RICORDO DI KENZABURO OE

LA SCOMPARSA DELLO SCRITTORE GIAPPONESE

E anche Kenzaburo Oe ha socchiuso gli occhi per l’ultima volta. Mi ricordo quando ne sentii parlare nel 1993. Ero un ragazzino fissato con musica e la cultura giapponese. Leggevo Kawabata, Tanizaki, Masuji, Yoshimoto e facevo incetta di – allora ancora pochi – saggi e resoconti di viaggi sul Giappone. Ascoltavo Sakamoto e la Yellow Magic Orchestra, Towa Tei e i Pizzicato Five, Monday Michiru, Kyoto Jazz Massive era uno dei miei cd preferiti.

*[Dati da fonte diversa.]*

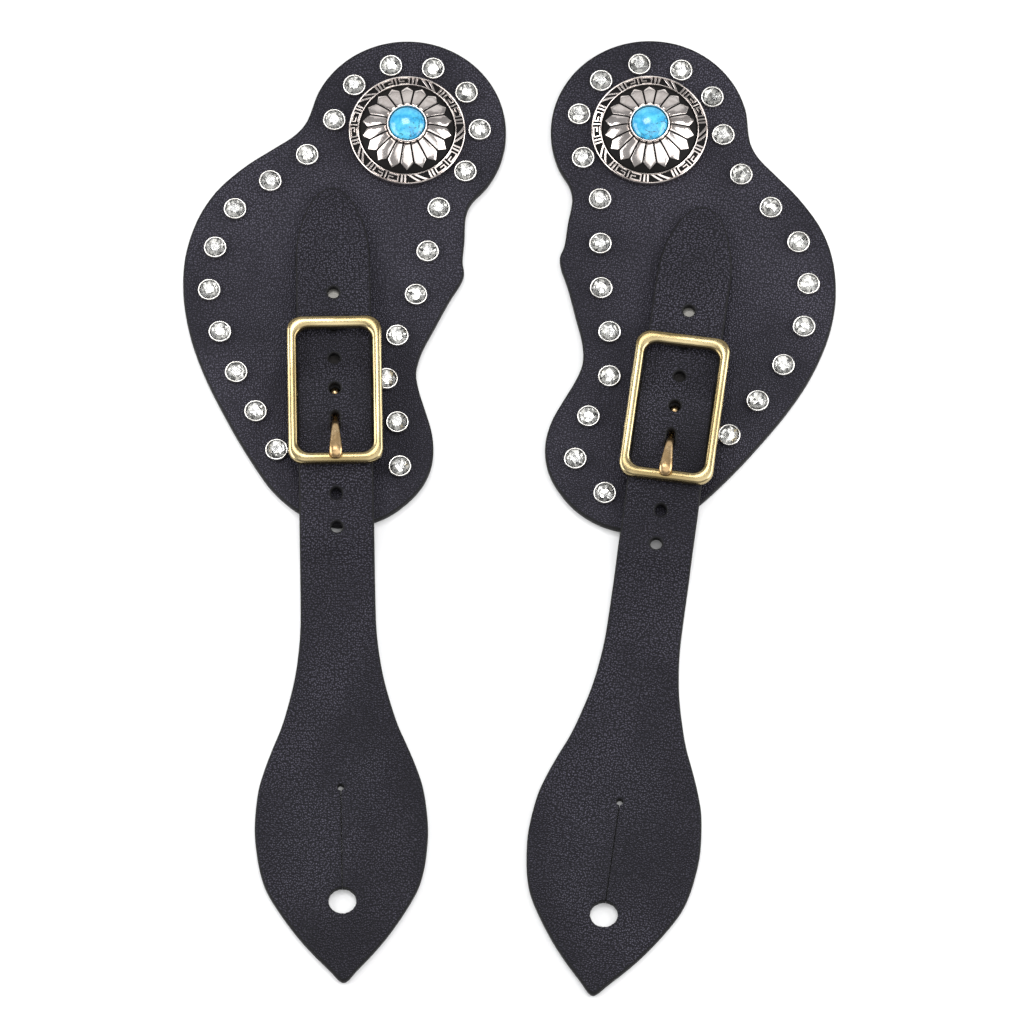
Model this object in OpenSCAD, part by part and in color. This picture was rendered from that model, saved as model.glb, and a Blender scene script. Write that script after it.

Cercavo i film giapponesi con un rabdomante cerca l’acqua. In Italia erano arrivati i primi Kitano – il successo planetario arriverà pochi anni dopo con Hana Bi – che ovviamente potevi vedere soltanto il sabato notte a Fuori orario. E poi si presenta il nobel a questo ometto con gli occhialini tondi, le sue orecchie particolari – indimenticabili – e una storia personale tragica, pittore di personaggi perdenti e perversi, in un Giappone capovolto: Kenzaburo Oe. L’università di Milano gli tributò una giornata, proiettando i film, quasi tutti in bianco e nero, tratti dalle sue storie: tragici, lotte studentesche nei tempi dello zengakuren, ordinari e grigi uomini d’azienza e dello stato schiacciati dalle convenzioni e dall’ipocrisia. Insomma, interessanti ma stranianti. Di romanzi suoi in Italia ce n’erano pochi, tradotti dalla Spadavecchia per Garzanti. E poi, alla fine, eccolo, piccoletto, pimpante, ben vestito, camicia bianca e giacca scura, ordinato ma super vivace. Quasi un bambinetto alle giostre. Quello fu il mio primo incontro con un premio Nobel della Letteratura. Qualche stagione dopo trovai il suo Hiroshima Noto, in inglese, e ne tradussi un capitolo per la rivista della scuola di scrittura Sagarana a Lucca, diretta da Julio Monteiro Martins, anche lui purtroppo scomparso. Credo fosse la prima traduzione di un brano di questo saggio in Italia. Anni dopo uscì finalmente il libro integrale, per Alet. Sono passati già trent’anni da quel giorno di sole a Milano… era tutta una festa attorno a quest’uomo così severo, quando si trattava di scrivere, ma di suo invece leggero e ironico.